== Data lines ==
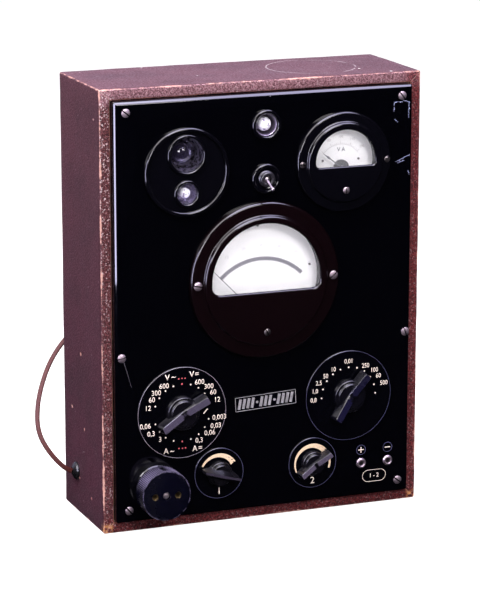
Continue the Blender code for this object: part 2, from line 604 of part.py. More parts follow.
# ---- inside and behind --------------------------------------------------------------------------
def make_transformer():
    """A mains transformer on the bottom board: a stack of laminations with its winding through it."""
    floor = BOARD + GAP
    core = block("mains_transformer", (-30, 46, floor), (30, 74, floor + 58), "dark_steel")
    bm = bmesh.new()
    add_block(bm, (-19, 38, floor + 8), (19, 82, floor + 48))
    tool = mesh_from(bm, "winding")
    combine(core, tool, "UNION", "winding")


def make_cleat():
    """The boss on the rear cover that the flex is led over."""
    start = CASE_DEPTH + GAP
    profile = [(0, -CLEAT_BACK), (CLEAT_LIP, -CLEAT_BACK), (CLEAT_LIP, -CLEAT_BACK + 2.0),
               (CLEAT_RADIUS, -CLEAT_BACK + 3.4), (CLEAT_RADIUS, -start), (0, -start)]
    turned("flex_cleat", profile, "black_bakelite", CLEAT, steps=24)


def make_grommet():
    """A rubber bush in the left board, with a bore for the flex; its local Z points out to the left."""
    bore, neck, inner_end = FLEX_RADIUS + GAP, GROMMET_HOLE - GAP, -BOARD - 2.0
    profile = [(bore, 4.0), (3.2, 4.2), (6.6, 2.4), (7.3, 1.2), (7.3, GAP), (neck, GAP), (neck, inner_end),
               (bore, inner_end)]
    mesh = turned_mesh("flex_grommet", profile, 18)
    mesh.shade_smooth()
    mesh.set_sharp_from_angle(angle=math.radians(32))
    add_object("flex_grommet", mesh, "black_rubber", (-CASE_WIDTH / 2, CASE_FRONT_Y + GROMMET[0], GROMMET[1]),
               Euler((0, math.radians(-90), 0)))


def smooth_route(points, step):
    """Points about a step apart along a Catmull-Rom curve through the route's own points."""
    ends = [Vector(points[0]) * 2 - Vector(points[1]), *map(Vector, points),
            Vector(points[-1]) * 2 - Vector(points[-2])]
    fine = []
    for a, b, c, d in zip(ends, ends[1:], ends[2:], ends[3:]):
        for i in range(20):
            t = i / 20
            fine.append(0.5 * (2 * b + (c - a) * t + (2 * a - 5 * b + 4 * c - d) * t * t
                               + (3 * b - a - 3 * c + d) * t ** 3))
    fine.append(Vector(points[-1]))
    total = sum((q - p).length for p, q in zip(fine, fine[1:]))
    count = round(total / step)
    spaced, walked, target = [fine[0]], 0.0, total / count
    for p, q in zip(fine, fine[1:]):
        span = (q - p).length
        while walked + span >= target * len(spaced) and len(spaced) < count:
            spaced.append(p.lerp(q, (target * len(spaced) - walked) / span))
        walked += span
    return [*spaced, fine[-1]]


def make_flex():
    """The flex from the grommet over the cleat to the coil, the coil's outer shape, and the mains plug."""
    curve = bpy.data.curves.new("flex_lead", "CURVE")
    curve.dimensions = "3D"
    curve.bevel_depth = FLEX_RADIUS * MM
    curve.bevel_resolution = 2
    curve.use_fill_caps = True
    points = smooth_route(FLEX_ROUTE, FLEX_STEP)
    spline = curve.splines.new("POLY")
    spline.points.add(len(points) - 1)
    for target, point in zip(spline.points, points):
        target.co = (*(point * MM), 1.0)
    curve.materials.append(material("brown_flex"))
    lead = bpy.data.objects.new("flex_lead", curve)
    bpy.data.collections[COLLECTION].objects.link(lead)
    lead.location = (0, CASE_FRONT_Y * MM, 0)
    ring = [(COIL_OUTER - 1.5, COIL_HEIGHT), (COIL_OUTER, COIL_HEIGHT - 1.5), (COIL_OUTER, 1.5),
            (COIL_OUTER - 1.5, 0), (COIL_INNER + 1.5, 0), (COIL_INNER, 1.5), (COIL_INNER, COIL_HEIGHT - 1.5),
            (COIL_INNER + 1.5, COIL_HEIGHT)]
    add_object("flex_coil", turned_mesh("flex_coil", ring, 28), "brown_flex",
               (COIL_CENTRE[0], CASE_FRONT_Y + COIL_CENTRE[1], 0))
    make_mains_plug()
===
Copy all of the data. Keep every word exactly as it is.

Task solution:
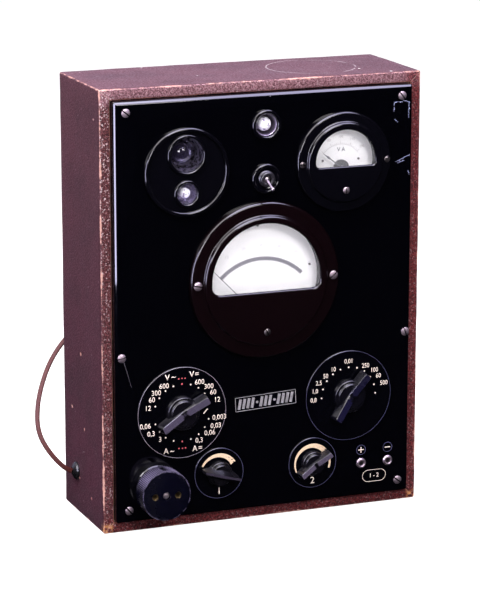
Continue the Blender code for this object: part 2, from line 604 of part.py. More parts follow.
# ---- inside and behind --------------------------------------------------------------------------
def make_transformer():
    """A mains transformer on the bottom board: a stack of laminations with its winding through it."""
    floor = BOARD + GAP
    core = block("mains_transformer", (-30, 46, floor), (30, 74, floor + 58), "dark_steel")
    bm = bmesh.new()
    add_block(bm, (-19, 38, floor + 8), (19, 82, floor + 48))
    tool = mesh_from(bm, "winding")
    combine(core, tool, "UNION", "winding")


def make_cleat():
    """The boss on the rear cover that the flex is led over."""
    start = CASE_DEPTH + GAP
    profile = [(0, -CLEAT_BACK), (CLEAT_LIP, -CLEAT_BACK), (CLEAT_LIP, -CLEAT_BACK + 2.0),
               (CLEAT_RADIUS, -CLEAT_BACK + 3.4), (CLEAT_RADIUS, -start), (0, -start)]
    turned("flex_cleat", profile, "black_bakelite", CLEAT, steps=24)


def make_grommet():
    """A rubber bush in the left board, with a bore for the flex; its local Z points out to the left."""
    bore, neck, inner_end = FLEX_RADIUS + GAP, GROMMET_HOLE - GAP, -BOARD - 2.0
    profile = [(bore, 4.0), (3.2, 4.2), (6.6, 2.4), (7.3, 1.2), (7.3, GAP), (neck, GAP), (neck, inner_end),
               (bore, inner_end)]
    mesh = turned_mesh("flex_grommet", profile, 18)
    mesh.shade_smooth()
    mesh.set_sharp_from_angle(angle=math.radians(32))
    add_object("flex_grommet", mesh, "black_rubber", (-CASE_WIDTH / 2, CASE_FRONT_Y + GROMMET[0], GROMMET[1]),
               Euler((0, math.radians(-90), 0)))


def smooth_route(points, step):
    """Points about a step apart along a Catmull-Rom curve through the route's own points."""
    ends = [Vector(points[0]) * 2 - Vector(points[1]), *map(Vector, points),
            Vector(points[-1]) * 2 - Vector(points[-2])]
    fine = []
    for a, b, c, d in zip(ends, ends[1:], ends[2:], ends[3:]):
        for i in range(20):
            t = i / 20
            fine.append(0.5 * (2 * b + (c - a) * t + (2 * a - 5 * b + 4 * c - d) * t * t
                               + (3 * b - a - 3 * c + d) * t ** 3))
    fine.append(Vector(points[-1]))
    total = sum((q - p).length for p, q in zip(fine, fine[1:]))
    count = round(total / step)
    spaced, walked, target = [fine[0]], 0.0, total / count
    for p, q in zip(fine, fine[1:]):
        span = (q - p).length
        while walked + span >= target * len(spaced) and len(spaced) < count:
            spaced.append(p.lerp(q, (target * len(spaced) - walked) / span))
        walked += span
    return [*spaced, fine[-1]]


def make_flex():
    """The flex from the grommet over the cleat to the coil, the coil's outer shape, and the mains plug."""
    curve = bpy.data.curves.new("flex_lead", "CURVE")
    curve.dimensions = "3D"
    curve.bevel_depth = FLEX_RADIUS * MM
    curve.bevel_resolution = 2
    curve.use_fill_caps = True
    points = smooth_route(FLEX_ROUTE, FLEX_STEP)
    spline = curve.splines.new("POLY")
    spline.points.add(len(points) - 1)
    for target, point in zip(spline.points, points):
        target.co = (*(point * MM), 1.0)
    curve.materials.append(material("brown_flex"))
    lead = bpy.data.objects.new("flex_lead", curve)
    bpy.data.collections[COLLECTION].objects.link(lead)
    lead.location = (0, CASE_FRONT_Y * MM, 0)
    ring = [(COIL_OUTER - 1.5, COIL_HEIGHT), (COIL_OUTER, COIL_HEIGHT - 1.5), (COIL_OUTER, 1.5),
            (COIL_OUTER - 1.5, 0), (COIL_INNER + 1.5, 0), (COIL_INNER, 1.5), (COIL_INNER, COIL_HEIGHT - 1.5),
            (COIL_INNER + 1.5, COIL_HEIGHT)]
    add_object("flex_coil", turned_mesh("flex_coil", ring, 28), "brown_flex",
               (COIL_CENTRE[0], CASE_FRONT_Y + COIL_CENTRE[1], 0))
    make_mains_plug()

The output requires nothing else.